Credits: @visionfilmdistribution Via Instagram. In questa immagine i riconoscimenti ottenuti dal film alla diciottesima edizione della Festa del Cinema di Roma
La ‘bomba’ di resilienza, lanciata con maestria da Cortellesi, ci dimostra come disintegrare i retaggi culturali e cambiare il percorso degli eventi, non solo nella trama, ma anche negli occhi di chi guarda.
Credits: @visionfilmdistribution Via Instagram. In questa immagine Paola Cortellesi alla Festa del Cinema di Roma
“C’È ANCORA DOMANI”: LA TRAMA
Nel 1946, a Roma, Delia è moglie e madre di tre figli, in casa si occupa anche del suocero infermo.
Maltrattata dal marito e spesso picchiata, Delia non ha coraggio di ribellarsi a un sistema che sa sbagliato, ma spera in un futuro migliore per sua figlia Marcella che sta per sposarsi con un ragazzo di buona famiglia.
Delia non è consapevole di quanto in realtà in lei ci sia la forza necessaria a squarciare il velo di indifferenza che azzittisce le donne.
La sua arma più potente si nutre proprio del modo in cui la protagonista resiste a tutto quel dolore, preservando la bellezza con la quale osserva le cose. Delia lavora e conserva i suoi soldi. Rassetta, cuce, ripara e rammenda e nel frattempo coltiva delle relazioni che non la lasceranno sola.
Fino a che un giorno l’arrivo di una lettera minaccia/promette di sovvertire tutto quanto, e una serie di reazioni a catena sorprendenti condurranno a un finale inaspettato.
La protagonista, che vive una vita apparentemente come tante altre, è in realtà una mina vagante che rischia di esplodere in ogni momento. Ed è proprio questa tensione a rapire spettatori e spettatrici.
Sono due gli scenari temuti che nutrono il pathos della pellicola: la rabbia della figlia Marcella che non vuole essere come la madre, sottomessa, abusata, povera e poco coraggiosa, e che si vergogna dei propri genitori: del padre che beve troppo, della mamma che è succube e non si ribella ai soprusi del marito, soffrendo per l’impotenza a fare qualsiasi cosa. L’impossibilità di intervenire e proteggere la madre alimenta in sé rabbia e senso di colpa.

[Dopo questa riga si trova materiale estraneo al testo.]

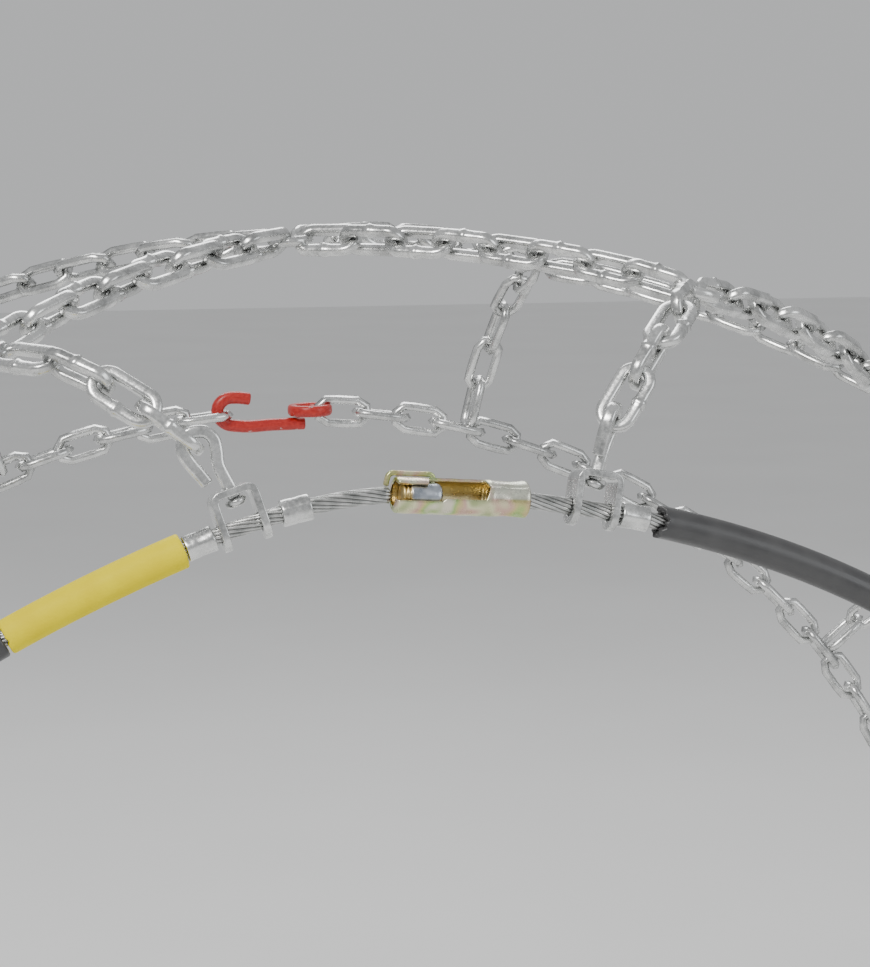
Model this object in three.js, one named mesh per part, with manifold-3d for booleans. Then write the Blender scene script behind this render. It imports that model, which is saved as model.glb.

E d’altra parte poi c’è “la mamma” Delia che non vuole in nessun modo che la figlia sia come lei, sofferente e legata ad un uomo abusante. Due scenari che tormentano le due vere protagoniste femminili, mentre il maschile violento viene umiliato nella sceneggiatura, sottomesso dalla forza di una donna che fra autosacrificio e resilienza, sconfigge tutti con audacia.
Un tema centrante questo del rapporto madre-figlia che all’inizio sembra una condanna, ma che si rivela poi la chiave per liberarsi dalla stessa catena e spezzare l’automatismo della violenza”.